- WHAT THE EXERCISE ASKS -
Extract exactly the run of lines starting at the line that holds "function addSlide(name, rows, row)" and ending at the line that holds "bpy.context.scene.collection.objects.link(empty)", both included.

Stored records

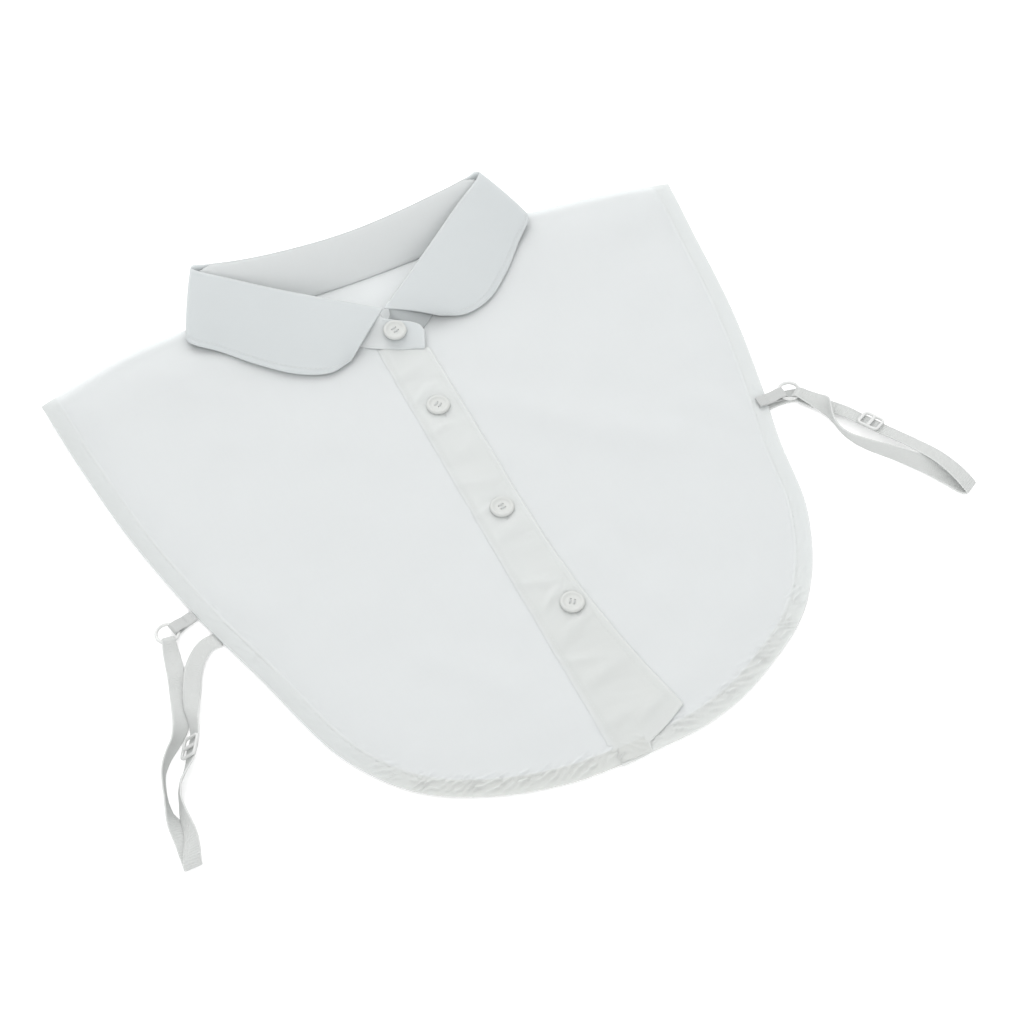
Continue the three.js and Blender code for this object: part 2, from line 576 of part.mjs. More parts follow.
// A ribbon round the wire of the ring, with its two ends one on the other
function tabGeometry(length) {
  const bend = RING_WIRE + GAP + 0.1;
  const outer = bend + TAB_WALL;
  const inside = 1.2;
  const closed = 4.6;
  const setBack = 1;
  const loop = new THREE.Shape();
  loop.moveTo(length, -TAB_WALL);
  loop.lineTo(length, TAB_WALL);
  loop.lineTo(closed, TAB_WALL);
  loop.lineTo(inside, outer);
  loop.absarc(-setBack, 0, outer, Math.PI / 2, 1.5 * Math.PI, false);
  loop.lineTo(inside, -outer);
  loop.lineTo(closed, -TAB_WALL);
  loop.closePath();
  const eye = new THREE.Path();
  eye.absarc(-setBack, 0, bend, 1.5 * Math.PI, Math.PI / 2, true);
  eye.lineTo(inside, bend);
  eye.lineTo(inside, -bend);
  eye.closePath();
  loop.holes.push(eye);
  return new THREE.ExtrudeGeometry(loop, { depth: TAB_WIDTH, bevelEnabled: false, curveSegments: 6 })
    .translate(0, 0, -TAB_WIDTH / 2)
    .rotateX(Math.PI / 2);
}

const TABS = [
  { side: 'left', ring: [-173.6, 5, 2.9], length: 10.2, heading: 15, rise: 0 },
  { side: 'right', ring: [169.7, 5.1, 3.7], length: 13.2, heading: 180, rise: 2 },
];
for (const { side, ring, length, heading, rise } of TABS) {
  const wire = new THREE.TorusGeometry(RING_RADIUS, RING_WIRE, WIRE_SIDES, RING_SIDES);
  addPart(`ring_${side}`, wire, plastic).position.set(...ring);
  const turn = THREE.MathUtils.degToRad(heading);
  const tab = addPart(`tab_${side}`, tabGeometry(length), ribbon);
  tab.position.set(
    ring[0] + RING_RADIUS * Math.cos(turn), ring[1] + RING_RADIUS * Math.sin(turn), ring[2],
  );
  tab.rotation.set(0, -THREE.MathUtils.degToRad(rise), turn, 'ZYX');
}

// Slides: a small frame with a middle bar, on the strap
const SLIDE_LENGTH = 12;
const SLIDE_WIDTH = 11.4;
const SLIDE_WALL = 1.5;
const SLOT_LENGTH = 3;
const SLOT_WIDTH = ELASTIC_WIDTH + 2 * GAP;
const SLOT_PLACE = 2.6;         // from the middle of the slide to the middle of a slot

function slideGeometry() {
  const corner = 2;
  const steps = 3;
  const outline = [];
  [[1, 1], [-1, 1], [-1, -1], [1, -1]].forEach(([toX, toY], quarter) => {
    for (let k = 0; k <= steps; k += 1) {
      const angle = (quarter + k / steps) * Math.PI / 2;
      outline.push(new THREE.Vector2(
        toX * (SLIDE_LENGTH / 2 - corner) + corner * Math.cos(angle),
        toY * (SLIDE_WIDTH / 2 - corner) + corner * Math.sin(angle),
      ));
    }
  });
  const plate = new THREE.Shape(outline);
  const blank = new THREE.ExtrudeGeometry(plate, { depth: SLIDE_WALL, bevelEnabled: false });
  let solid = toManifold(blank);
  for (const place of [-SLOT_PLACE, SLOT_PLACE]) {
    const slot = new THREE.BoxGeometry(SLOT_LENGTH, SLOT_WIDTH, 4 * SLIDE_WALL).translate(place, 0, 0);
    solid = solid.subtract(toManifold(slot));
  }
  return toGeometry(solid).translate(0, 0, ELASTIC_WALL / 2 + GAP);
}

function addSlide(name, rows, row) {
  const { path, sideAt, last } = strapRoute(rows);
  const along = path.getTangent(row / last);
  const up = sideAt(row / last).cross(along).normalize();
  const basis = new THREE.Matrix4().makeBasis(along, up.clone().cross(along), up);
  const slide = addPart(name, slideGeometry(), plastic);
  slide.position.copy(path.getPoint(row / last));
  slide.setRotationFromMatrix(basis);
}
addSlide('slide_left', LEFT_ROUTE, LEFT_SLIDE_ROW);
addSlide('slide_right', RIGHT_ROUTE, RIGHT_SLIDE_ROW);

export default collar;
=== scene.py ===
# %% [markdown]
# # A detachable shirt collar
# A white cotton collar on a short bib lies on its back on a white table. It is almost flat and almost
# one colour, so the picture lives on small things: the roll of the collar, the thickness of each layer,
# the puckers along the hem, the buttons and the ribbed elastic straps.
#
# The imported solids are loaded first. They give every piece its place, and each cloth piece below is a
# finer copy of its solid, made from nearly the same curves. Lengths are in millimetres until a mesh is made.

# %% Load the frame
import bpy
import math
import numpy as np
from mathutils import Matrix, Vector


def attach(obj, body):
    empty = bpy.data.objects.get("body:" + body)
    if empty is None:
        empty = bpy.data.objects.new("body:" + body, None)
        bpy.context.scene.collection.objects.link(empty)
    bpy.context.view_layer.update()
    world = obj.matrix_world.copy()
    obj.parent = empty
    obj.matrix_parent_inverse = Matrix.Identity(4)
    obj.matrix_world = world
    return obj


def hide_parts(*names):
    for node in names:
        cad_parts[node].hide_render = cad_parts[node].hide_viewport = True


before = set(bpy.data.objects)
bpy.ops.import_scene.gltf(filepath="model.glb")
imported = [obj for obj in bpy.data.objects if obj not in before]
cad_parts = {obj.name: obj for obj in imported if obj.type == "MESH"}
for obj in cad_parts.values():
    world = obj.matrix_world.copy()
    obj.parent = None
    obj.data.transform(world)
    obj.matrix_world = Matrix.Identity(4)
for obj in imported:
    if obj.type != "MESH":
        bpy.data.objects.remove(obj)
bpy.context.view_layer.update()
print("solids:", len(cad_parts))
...
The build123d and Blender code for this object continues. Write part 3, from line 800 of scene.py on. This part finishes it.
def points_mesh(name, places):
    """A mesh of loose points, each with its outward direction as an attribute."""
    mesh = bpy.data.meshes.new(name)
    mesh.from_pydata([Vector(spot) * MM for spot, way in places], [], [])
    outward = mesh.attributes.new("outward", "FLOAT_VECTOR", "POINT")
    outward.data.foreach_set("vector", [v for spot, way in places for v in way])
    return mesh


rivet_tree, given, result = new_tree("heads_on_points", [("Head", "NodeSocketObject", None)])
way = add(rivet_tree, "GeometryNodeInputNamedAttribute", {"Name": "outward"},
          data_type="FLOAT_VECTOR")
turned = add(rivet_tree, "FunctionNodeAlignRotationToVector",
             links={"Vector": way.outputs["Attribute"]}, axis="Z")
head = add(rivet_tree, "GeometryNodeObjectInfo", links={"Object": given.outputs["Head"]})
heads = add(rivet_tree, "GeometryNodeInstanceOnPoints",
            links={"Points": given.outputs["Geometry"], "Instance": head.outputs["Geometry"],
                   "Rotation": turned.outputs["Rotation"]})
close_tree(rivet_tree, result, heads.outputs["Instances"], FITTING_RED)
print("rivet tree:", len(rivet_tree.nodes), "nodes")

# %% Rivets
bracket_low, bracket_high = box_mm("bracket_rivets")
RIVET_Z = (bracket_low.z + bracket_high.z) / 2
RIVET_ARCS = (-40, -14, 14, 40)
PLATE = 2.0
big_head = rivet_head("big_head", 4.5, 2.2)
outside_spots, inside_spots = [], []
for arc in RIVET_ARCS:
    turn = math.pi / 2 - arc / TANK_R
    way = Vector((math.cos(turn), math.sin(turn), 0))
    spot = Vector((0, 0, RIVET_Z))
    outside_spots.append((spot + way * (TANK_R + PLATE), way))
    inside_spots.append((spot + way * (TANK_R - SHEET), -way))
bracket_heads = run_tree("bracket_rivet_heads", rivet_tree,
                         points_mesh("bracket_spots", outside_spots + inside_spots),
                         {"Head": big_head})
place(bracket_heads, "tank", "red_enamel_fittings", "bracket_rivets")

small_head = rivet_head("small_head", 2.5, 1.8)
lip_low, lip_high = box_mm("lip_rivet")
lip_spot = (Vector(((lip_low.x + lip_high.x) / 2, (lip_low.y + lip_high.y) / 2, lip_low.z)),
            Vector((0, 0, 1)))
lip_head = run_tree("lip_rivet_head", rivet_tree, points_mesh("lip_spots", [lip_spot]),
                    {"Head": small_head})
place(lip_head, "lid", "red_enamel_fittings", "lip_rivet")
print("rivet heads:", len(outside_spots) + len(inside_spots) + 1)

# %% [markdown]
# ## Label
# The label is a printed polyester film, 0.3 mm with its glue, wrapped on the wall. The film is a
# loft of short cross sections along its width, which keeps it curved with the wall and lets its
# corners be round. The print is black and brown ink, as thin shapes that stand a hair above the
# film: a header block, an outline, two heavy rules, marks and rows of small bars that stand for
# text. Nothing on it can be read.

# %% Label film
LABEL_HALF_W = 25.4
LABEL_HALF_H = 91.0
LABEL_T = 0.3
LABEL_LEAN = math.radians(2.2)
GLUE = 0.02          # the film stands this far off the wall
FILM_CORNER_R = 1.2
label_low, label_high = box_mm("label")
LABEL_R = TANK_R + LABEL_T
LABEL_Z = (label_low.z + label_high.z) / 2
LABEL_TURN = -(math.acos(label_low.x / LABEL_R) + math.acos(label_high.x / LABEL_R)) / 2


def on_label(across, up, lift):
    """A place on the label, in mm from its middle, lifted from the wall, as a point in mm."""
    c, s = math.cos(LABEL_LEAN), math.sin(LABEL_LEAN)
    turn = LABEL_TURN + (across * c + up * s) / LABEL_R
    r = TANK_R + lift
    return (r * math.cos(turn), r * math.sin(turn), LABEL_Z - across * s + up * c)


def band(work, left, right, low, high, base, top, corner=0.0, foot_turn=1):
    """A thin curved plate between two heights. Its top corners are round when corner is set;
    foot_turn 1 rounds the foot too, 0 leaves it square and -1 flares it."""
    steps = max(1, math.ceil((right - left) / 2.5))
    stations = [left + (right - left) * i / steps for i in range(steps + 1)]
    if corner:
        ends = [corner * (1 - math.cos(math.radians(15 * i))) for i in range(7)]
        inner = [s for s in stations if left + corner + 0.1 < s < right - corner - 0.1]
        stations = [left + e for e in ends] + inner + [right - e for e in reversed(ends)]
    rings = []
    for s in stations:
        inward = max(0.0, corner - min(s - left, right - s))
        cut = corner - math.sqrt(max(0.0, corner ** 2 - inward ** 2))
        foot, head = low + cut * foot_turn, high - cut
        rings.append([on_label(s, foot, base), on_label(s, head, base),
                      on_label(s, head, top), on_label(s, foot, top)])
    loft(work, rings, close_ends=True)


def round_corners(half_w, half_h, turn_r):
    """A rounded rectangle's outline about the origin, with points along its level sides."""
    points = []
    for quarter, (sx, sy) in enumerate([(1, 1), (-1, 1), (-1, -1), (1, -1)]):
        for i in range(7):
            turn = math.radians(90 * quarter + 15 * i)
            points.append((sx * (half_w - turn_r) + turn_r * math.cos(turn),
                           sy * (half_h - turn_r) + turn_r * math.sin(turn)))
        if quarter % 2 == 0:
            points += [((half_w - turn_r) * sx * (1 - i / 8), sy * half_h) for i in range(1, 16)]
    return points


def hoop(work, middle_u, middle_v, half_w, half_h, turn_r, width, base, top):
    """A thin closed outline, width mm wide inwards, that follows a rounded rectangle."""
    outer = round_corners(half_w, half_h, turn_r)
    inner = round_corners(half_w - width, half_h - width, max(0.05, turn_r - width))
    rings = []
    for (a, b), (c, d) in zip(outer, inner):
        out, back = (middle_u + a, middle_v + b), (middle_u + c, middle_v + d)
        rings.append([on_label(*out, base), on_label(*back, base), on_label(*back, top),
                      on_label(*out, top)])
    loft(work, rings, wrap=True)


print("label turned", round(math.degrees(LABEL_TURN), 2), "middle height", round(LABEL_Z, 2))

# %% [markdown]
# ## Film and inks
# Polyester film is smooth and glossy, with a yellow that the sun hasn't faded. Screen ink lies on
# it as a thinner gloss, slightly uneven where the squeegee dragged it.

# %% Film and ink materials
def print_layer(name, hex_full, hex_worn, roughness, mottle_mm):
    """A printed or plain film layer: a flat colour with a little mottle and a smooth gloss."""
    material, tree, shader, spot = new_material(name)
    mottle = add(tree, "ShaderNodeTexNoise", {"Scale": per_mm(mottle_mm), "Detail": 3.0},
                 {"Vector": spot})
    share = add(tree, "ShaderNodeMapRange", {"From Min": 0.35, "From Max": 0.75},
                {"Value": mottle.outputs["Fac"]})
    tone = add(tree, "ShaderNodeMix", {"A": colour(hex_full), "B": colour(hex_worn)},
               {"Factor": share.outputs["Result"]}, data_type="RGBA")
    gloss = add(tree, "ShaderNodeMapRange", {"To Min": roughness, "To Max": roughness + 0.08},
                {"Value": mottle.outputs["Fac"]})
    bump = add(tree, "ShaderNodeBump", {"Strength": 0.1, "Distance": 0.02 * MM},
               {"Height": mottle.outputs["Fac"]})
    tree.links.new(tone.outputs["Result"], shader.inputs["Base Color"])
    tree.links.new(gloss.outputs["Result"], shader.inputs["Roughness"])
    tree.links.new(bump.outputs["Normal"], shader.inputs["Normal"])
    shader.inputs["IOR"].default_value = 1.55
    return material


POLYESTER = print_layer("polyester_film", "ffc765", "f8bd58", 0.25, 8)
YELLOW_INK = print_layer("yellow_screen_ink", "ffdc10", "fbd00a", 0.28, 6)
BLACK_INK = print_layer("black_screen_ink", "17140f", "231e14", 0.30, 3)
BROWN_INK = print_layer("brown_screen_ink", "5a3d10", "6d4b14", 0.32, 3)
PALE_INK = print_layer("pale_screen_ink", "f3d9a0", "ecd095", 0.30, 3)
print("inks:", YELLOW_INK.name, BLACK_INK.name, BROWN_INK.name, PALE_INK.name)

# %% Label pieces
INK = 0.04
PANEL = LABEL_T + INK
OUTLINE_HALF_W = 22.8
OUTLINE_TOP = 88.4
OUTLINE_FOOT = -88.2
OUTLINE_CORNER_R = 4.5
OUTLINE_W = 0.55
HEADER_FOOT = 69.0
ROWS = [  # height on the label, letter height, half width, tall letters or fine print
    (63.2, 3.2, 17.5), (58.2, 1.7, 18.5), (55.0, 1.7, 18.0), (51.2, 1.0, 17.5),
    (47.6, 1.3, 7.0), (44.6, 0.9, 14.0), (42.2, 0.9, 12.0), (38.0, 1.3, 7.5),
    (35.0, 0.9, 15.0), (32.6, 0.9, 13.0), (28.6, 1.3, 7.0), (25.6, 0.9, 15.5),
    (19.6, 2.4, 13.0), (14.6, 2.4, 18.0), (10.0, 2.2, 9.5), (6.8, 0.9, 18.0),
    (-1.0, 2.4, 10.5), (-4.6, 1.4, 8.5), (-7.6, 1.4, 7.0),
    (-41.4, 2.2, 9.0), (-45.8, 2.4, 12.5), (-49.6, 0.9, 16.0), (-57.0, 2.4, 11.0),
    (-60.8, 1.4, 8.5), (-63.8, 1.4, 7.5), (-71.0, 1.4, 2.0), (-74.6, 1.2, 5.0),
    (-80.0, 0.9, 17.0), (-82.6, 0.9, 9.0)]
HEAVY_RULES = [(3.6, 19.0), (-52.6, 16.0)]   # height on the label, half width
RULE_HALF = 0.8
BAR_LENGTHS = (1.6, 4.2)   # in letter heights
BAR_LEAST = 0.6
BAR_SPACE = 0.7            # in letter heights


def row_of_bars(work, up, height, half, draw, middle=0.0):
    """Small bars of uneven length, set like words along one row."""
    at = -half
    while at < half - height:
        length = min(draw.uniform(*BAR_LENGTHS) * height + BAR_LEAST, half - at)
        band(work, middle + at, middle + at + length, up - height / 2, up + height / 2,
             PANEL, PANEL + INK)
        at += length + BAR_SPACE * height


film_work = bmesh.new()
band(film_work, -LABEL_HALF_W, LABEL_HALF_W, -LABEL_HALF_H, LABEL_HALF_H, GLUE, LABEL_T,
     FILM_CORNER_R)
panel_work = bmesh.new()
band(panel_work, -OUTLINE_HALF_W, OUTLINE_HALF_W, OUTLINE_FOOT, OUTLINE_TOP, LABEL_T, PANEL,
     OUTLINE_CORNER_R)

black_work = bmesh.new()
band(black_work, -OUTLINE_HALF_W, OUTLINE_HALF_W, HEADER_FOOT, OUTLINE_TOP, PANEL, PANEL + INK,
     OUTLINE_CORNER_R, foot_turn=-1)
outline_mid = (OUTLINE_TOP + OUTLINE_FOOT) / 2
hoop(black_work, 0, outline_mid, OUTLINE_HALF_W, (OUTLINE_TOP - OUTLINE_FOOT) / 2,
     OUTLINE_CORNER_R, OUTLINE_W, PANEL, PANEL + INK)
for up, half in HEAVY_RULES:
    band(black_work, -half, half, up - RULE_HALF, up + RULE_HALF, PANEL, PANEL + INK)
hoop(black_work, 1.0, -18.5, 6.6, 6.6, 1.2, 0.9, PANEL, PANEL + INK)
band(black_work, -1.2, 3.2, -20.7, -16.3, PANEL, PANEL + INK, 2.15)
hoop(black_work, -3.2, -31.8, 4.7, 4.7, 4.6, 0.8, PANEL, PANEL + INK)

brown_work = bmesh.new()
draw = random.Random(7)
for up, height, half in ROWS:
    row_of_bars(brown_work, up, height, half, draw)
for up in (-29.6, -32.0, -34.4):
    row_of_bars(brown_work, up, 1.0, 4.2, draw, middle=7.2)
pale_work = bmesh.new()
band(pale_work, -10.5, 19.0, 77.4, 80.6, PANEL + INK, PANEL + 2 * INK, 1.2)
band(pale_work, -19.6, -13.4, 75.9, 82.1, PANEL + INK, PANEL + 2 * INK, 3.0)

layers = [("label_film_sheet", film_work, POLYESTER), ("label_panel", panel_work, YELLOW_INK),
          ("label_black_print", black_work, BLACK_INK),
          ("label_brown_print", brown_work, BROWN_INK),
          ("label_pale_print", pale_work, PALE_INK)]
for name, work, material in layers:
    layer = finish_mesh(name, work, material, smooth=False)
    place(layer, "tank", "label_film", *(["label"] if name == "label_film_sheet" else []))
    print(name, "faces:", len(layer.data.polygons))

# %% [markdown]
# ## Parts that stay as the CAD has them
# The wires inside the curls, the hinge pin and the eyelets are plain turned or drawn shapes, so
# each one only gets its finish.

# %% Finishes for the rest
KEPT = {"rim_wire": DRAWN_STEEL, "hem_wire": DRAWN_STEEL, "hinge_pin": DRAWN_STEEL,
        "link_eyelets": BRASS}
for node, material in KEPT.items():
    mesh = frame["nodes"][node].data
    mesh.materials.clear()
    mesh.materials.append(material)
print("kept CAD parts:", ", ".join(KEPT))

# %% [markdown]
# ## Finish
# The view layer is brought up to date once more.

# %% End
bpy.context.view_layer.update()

- RESULT -
function addSlide(name, rows, row) {
  const { path, sideAt, last } = strapRoute(rows);
  const along = path.getTangent(row / last);
  const up = sideAt(row / last).cross(along).normalize();
  const basis = new THREE.Matrix4().makeBasis(along, up.clone().cross(along), up);
  const slide = addPart(name, slideGeometry(), plastic);
  slide.position.copy(path.getPoint(row / last));
  slide.setRotationFromMatrix(basis);
}
addSlide('slide_left', LEFT_ROUTE, LEFT_SLIDE_ROW);
addSlide('slide_right', RIGHT_ROUTE, RIGHT_SLIDE_ROW);

export default collar;
=== scene.py ===
# %% [markdown]
# # A detachable shirt collar
# A white cotton collar on a short bib lies on its back on a white table. It is almost flat and almost
# one colour, so the picture lives on small things: the roll of the collar, the thickness of each layer,
# the puckers along the hem, the buttons and the ribbed elastic straps.
#
# The imported solids are loaded first. They give every piece its place, and each cloth piece below is a
# finer copy of its solid, made from nearly the same curves. Lengths are in millimetres until a mesh is made.

# %% Load the frame
import bpy
import math
import numpy as np
from mathutils import Matrix, Vector


def attach(obj, body):
    empty = bpy.data.objects.get("body:" + body)
    if empty is None:
        empty = bpy.data.objects.new("body:" + body, None)
        bpy.context.scene.collection.objects.link(empty)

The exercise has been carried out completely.